What a difference a year makes. Reading now, my description of the person starting the Journey is both sobering and amusing. I was indeed broken. Perhaps shattered is a better choice in hindsight. I’m glad I had a career of process management muscle memory to get me moving. But to think PDCA was gonna reassemble a shattered soul was, let’s choose, “deluded”. The whole thing did give me time though. The driving helped, seeing the diversity and grandeur of our country east of the Mississippi helped. Time with good friends and family helped the most. A lesson Janelle had been trying to instill, at what must have been a painful pace. But it was enough, along with the emptiness, to make me open up just a little. With immense reward. My thanks to all that sheltered me over the past year.
Also wrong?
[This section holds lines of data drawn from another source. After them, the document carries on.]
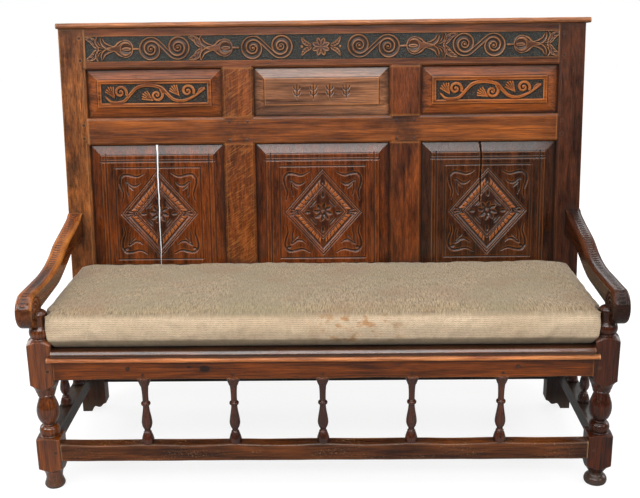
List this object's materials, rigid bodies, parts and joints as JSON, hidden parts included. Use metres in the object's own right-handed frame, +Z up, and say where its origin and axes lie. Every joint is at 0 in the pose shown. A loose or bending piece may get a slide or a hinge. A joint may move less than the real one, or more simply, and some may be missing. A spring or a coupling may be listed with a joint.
{
  "type": "settle bench",
  "caption": "Panelled oak settle with a raked carved back, scrolled arms on turned posts, an arcade of spindles under the seat and a loose cushion.",
  "frame": {"origin": "on the floor, under the middle of the bench's overall box", "axes": "+X along the seat to the right as seen from the front, +Y from the front to the back, +Z up"},
  "size_m": [1.678, 0.7097, 1.2862],
  "materials": {
    "oak_frame": "old waxed oak, reddish brown, worn paler on the edges",
    "oak_panel": "old waxed oak, darker, with incised and carved work",
    "oak_carved": "old waxed oak, carved in low relief on a dark punched ground",
    "cushion_fabric": "stone coloured woven cover with fine zigzag rows, matt"
  },
  "bodies": {
    "bench_frame": {"front_post_left": "oak_frame", "front_post_right": "oak_frame", "rear_post_left": "oak_frame", "rear_post_right": "oak_frame", "arm_left": "oak_frame", "arm_right": "oak_frame", "seat_rail_front": "oak_frame", "seat_rail_rear": "oak_frame", "seat_rail_left": "oak_frame", "seat_rail_right": "oak_frame", "stretcher_front": "oak_frame", "stretcher_rear": "oak_frame", "stretcher_left": "oak_frame", "stretcher_right": "oak_frame", "seat_bearer_left": "oak_frame", "seat_bearer_right": "oak_frame", "spindle_front_1": "oak_frame", "spindle_front_2": "oak_frame", "spindle_front_3": "oak_frame", "spindle_front_4": "oak_frame", "spindle_front_5": "oak_frame", "spindle_left_1": "oak_frame", "spindle_left_2": "oak_frame", "spindle_right_1": "oak_frame", "spindle_right_2": "oak_frame", "seat_board_front": "oak_frame", "seat_board_middle": "oak_frame", "seat_board_rear": "oak_frame", "seat_bead": "oak_frame", "crest_rail": "oak_carved", "middle_rail": "oak_frame", "muntin_upper_left": "oak_frame", "muntin_upper_right": "oak_frame", "muntin_lower_left": "oak_frame", "muntin_lower_right": "oak_frame", "panel_upper_left": "oak_panel", "panel_upper_centre": "oak_panel", "panel_upper_right": "oak_panel", "panel_lower_left": "oak_panel", "panel_lower_centre": "oak_panel", "panel_lower_right": "oak_panel", "top_capping": "oak_frame", "peg_rail_left": "oak_frame", "peg_rail_right": "oak_frame", "peg_stretcher_left": "oak_frame", "peg_stretcher_right": "oak_frame", "peg_crest_upper_left": "oak_frame", "peg_crest_upper_right": "oak_frame", "peg_crest_lower_left": "oak_frame", "peg_crest_lower_right": "oak_frame", "peg_middle_upper_left": "oak_frame", "peg_middle_upper_right": "oak_frame", "peg_middle_lower_left": "oak_frame", "peg_middle_lower_right": "oak_frame", "peg_seat_left": "oak_frame", "peg_seat_right": "oak_frame"},
    "cushion": {"cushion": "cushion_fabric"}
  },
  "joints": [
    {"name": "cushion_lift", "type": "slide", "parent": "bench_frame", "child": "cushion", "axis": [0, 0, 1], "range_m": [0, 0.45]}
  ]
}
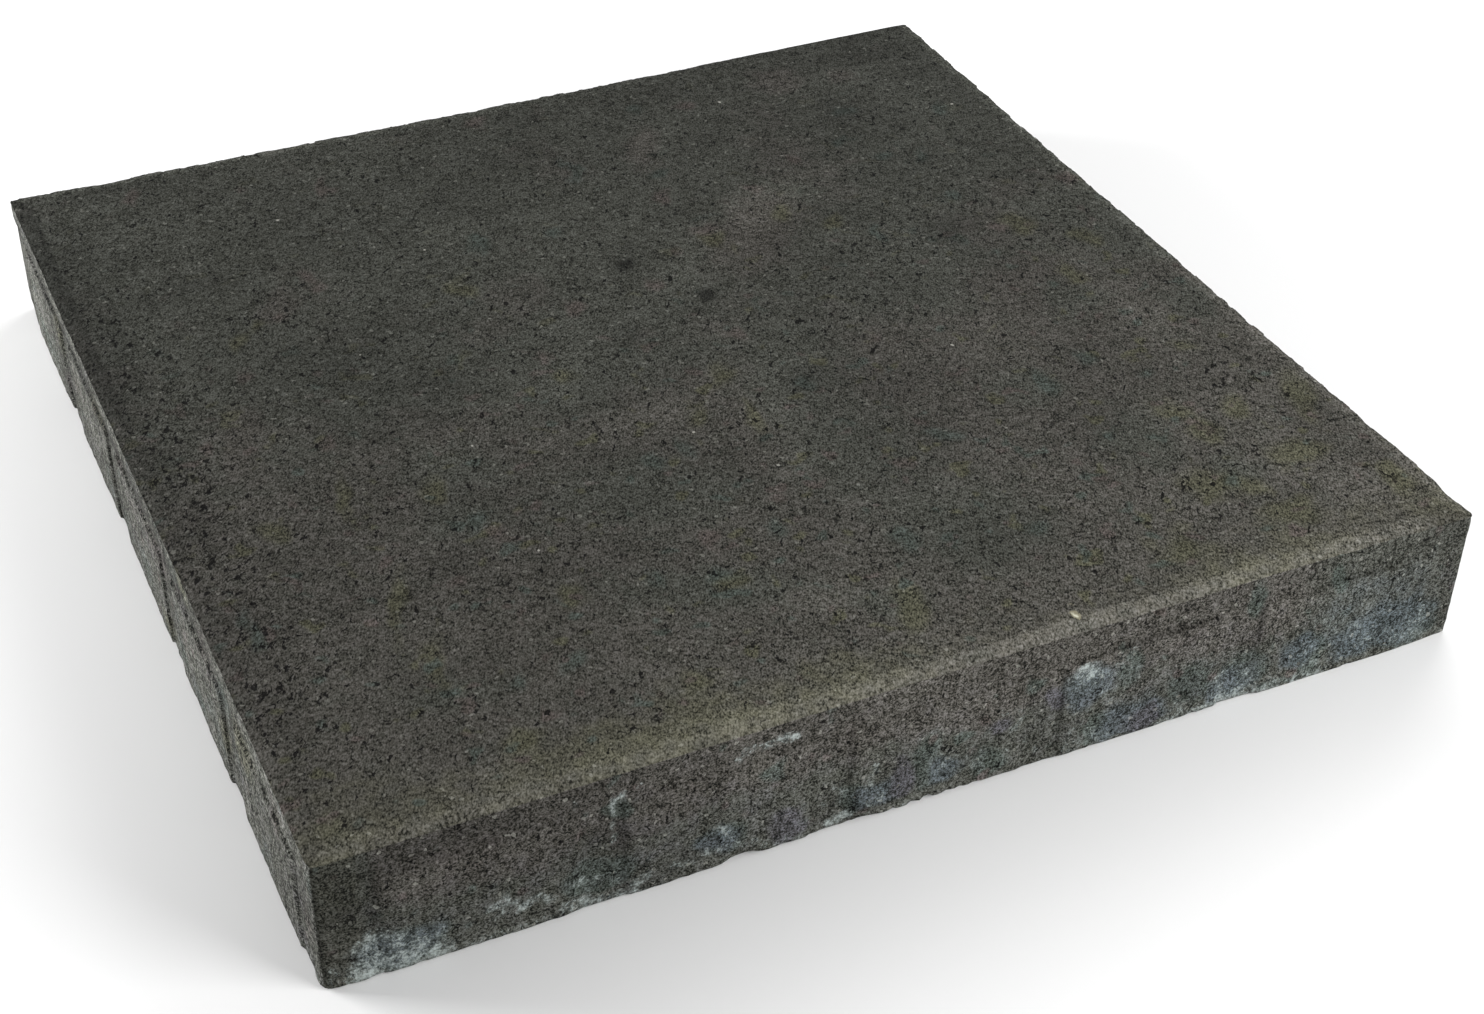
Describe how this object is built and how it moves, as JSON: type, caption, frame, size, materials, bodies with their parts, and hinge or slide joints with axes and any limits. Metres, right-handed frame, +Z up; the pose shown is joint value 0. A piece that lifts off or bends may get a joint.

The semi-formed idea that I could fill the void left by Janelle with other activities, commitments, or goals. Nope. That void is a void. I am slowly able to transform sad thoughts into happy memories. That makes the void less black, perhaps even partly sunny from time to time. I’ve adjusted the model. I am learning to live with the Janelle I now have, and meld that with new experiences. Not as “clean”, but probably more robust. For example…
Lobster. Whenever Brittany was able to come back to Maine, it became tradition for the three of us to have lobster. On the 19th, we cooked three; for Brittany, me, and a spare. In the past, Brittany and I would retire to the couch and some TV, while Janelle sat at the kitchen table and cleaned the remaining lobster shells for what seemed like a couple of hours. She always came away with enough meat for lobster rolls. So here was another life skill that we never bothered to learn, but really, we could figure it out. Brittany cleaned the claws and the tails – that would be the decent looking haul below. I tackled the legs and bodies – that would be the disgraceful pittance below. Thank goodness for the spare bug – see lobster roll at top of page. I plan to try again with some harder shell creatures before admitting defeat. I’m concerned the odds may not be in my favor.


Certain of us Leemans tend to be acquisitive. I’ve wanted a Le Creuset dutch oven for years. And could never bring it up without getting a clear, “Are you your father?” look from Janelle. Never got a “no”, but never got by the look. What a difference a year makes? Got my dutch oven on the 19th. I expect it will get frequent use for the rest of my life. And never without a cringe/smile thought of Janelle.


Cribbage. I ran into an old bartender friend last week. the same person that got me the Peeper for Janelle’s memorial. He shared with me that he and his wife had made a commitment to play more cribbage. In support he had ordered a travel board. The day it arrived, a picture of Janelle’s board showed up in his Facebook memories. Identical to the one he had just received. Big smiIe, and a tear, on my part. I have no pictures of Janelle and I playing cribbage. But this is what happened when you lost to her – that other shot is another loser. Janelle rarely had to drink.
Moving forward. This paragraph is a struggle. I find it difficult to present my thoughts in what I find to be a coherent manner. I’ve concluded that they are, what they are. And apparently that is incoherent. I believe that I have lived a fortunate life. I eventually learned to work hard and apply my gifts. But I have also been very lucky. Many that worked harder, were not as lucky. I know this. But I lost the one that made me whole at least twenty years early. I have been lucky many times and supremely unlucky once. I know of no stoichiometry of luck. There is no way to say, or know if, on balance, I’ve been lucky or unlucky. And it doesn’t really matter.
Shortly before her death, Janelle encouraged me to go back to school and get my Bachelor’s degree. This was not so dissimilar from the Dutch oven – Janelle did not understand why I thought I wanted one. But unlike to dutch oven, she championed my going back to school over my reticence. I started back on-line at the University of Maine at Presque Isle, twelve days after shed died. And earned a Bachelor’s in History and Political Science this Spring.
Which brings me back to luck. As luck would have it, I heard a radio interview on NPR in Wisconsin by a professor of Emergency Sciences on the intersection of climate change and wealth inequality. Both areas of concern to me. As luck would have it, when I googled and then emailed the professor, she was very generous with her time and support. She arranged a Zoom call and spent 90 minutes asking about my goals and suggesting options for me to become more involved. Her top recommendation was to become a FEMA Reservist, on call to respond to disasters. After some further research I applied for, and was hired into the Planning Cadre. Hired into a position that required a Bachelor’s Degree. I have completed my orientation and look forward to being deployed into the field to try to give back to a world that has been mostly kind to me.
What a difference a year makes. I started broken. I can’t say I’m now functioning at top form. More like a scratch and dent appliance. I work, but would never be taken for new. Which is OK. I like being a work in process. I like that I’m on a path to give back. I hope to be traveling out West this winter as FEMA commitments allow, but that is currently TBD. I like that I’ve got more confidence to lean on friends and family. I like that mostly when I think of Janelle I now smile.